Helen Anderson  ·  May 18, 2026 at 10:12 AM
So I'm supposed to just... know that my high-yield savings account is going to slap me with a $600 penalty? Nobody tells you this stuff. I put away money like a responsible adult, earned 4 percent like the article says, and now I'm supposed to send quarterly tax payments to the IRS on interest from my own money? That's absurd. Banks won't withhold it, the IRS doesn't warn you, and apparently it's your fault for not doing mental math on Form 1099-INT in April. This is exactly why people hate taxes.
Tamika  ·  May 19, 2026 at 12:12 PM
Wait, so I'm supposed to pay quarterly taxes on interest I haven't even received yet? That doesn't make sense. I came from a country where banks handle this stuff automatically and now I'm learning the IRS expects me to somehow know about estimated quarterly payments on savings interest? The article mentions $2 trillion in personal interest income but doesn't explain how ordinary people are supposed to track this without professional help. Also skeptical about that $600 penalty figure - seems like it's based on a pretty specific scenario and the methodology isn't clear about how common this actually is. Are most Americans really getting hit with this or is this fear mongering?
Tom  ·  May 19, 2026 at 1:12 PM
Just paid off my mortgage and started moving cash into high-yield savings. The $2,000 annual interest sounded great until I realized I needed to set aside roughly $480 for taxes on that money.
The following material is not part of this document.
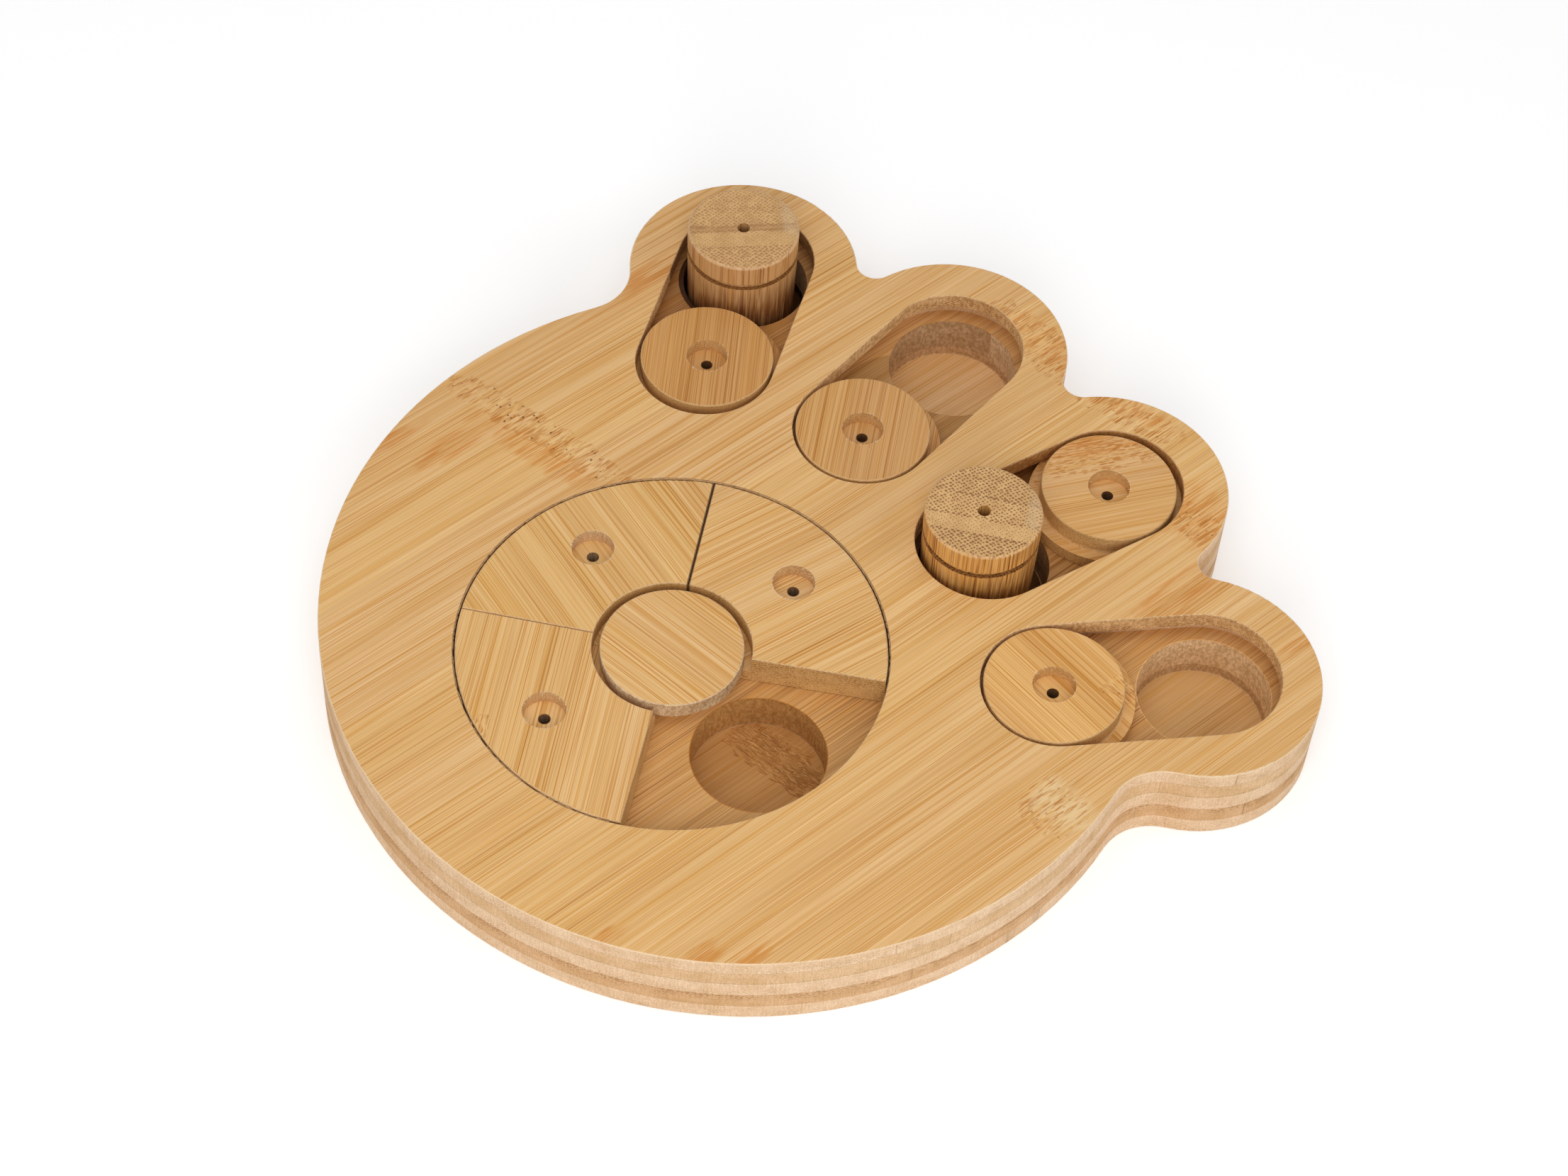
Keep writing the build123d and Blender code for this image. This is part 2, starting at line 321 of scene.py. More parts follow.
def build_wood_colour():
    tree, given, out = start_group(
        "Bamboo colour",
        dict(Light="Color", Dark="Color", **dict.fromkeys((*MASKS, "Knuckle", "Stain", "Strength"), "Float")),
        dict(Colour="Color"))
    colour = tint(given["Light"], blend(given["Strip Tone"], (1.02, 1.01, 0.96), (0.98, 0.965, 1.0)))
    for mask, low, high in ((given["Tone"], (0.95, 0.92, 0.86), (1.03, 1.045, 1.09)),
                            (given["Band"], (1.01, 1.01, 1.02), (0.965, 0.89, 0.72)),
                            (fade(given["Hair"], 0.32, 0.68), (0.945, 0.895, 0.81), (1.035, 1.065, 1.13))):
        colour = tint(colour, blend(mask, low, high))
    colour = tint(colour, STAIN_TINT, given["Stain"])
    colour = tint(colour, KNUCKLE_TINT, given["Knuckle"])
    # Threads are browner where the strip is deep in tone.
    browner = tint(given["Dark"], DEEP_TINT, fade(given["Tone"], 0.45, 0.1, 0.0, 0.8))
    colour = blend(calc("MULTIPLY", given["Thread"], given["Strength"], clamp=True), colour, browner)
    colour = blend(given["Dash"], colour, DASH_BROWN)
    colour = blend(times(given["Dot"], 0.9), colour, DOT_BROWN)
    colour = blend(times(given["Seam"], 0.10), colour, SEAM_BROWN)
    feed(out["Colour"], colour)
    return tree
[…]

Now I just do quarterly estimated payments to the IRS so I'm not caught off guard come April. Boring, but it beats getting hit with that 7 percent penalty.
Linda Liu  ·  May 19, 2026 at 4:12 PM
Hold on, the $2 trillion figure is total interest income across the entire country, not what individual savers are actually generating. That's a huge difference. Most people with $50-100k in savings aren't hitting these penalty thresholds anyway unless they're actively avoiding taxes. This feels like fear mongering to me.
Jin  ·  May 19, 2026 at 10:12 PM
The 7 percent penalty rate is brutal, but what the article doesn't mention is that if you're self-employed or have a side business, you're already making quarterly estimated tax payments anyway. So you can just fold the interest income into those same Q1, Q2, Q3, Q4 payments and avoid the penalty entirely. Took me a year to figure that out the hard way.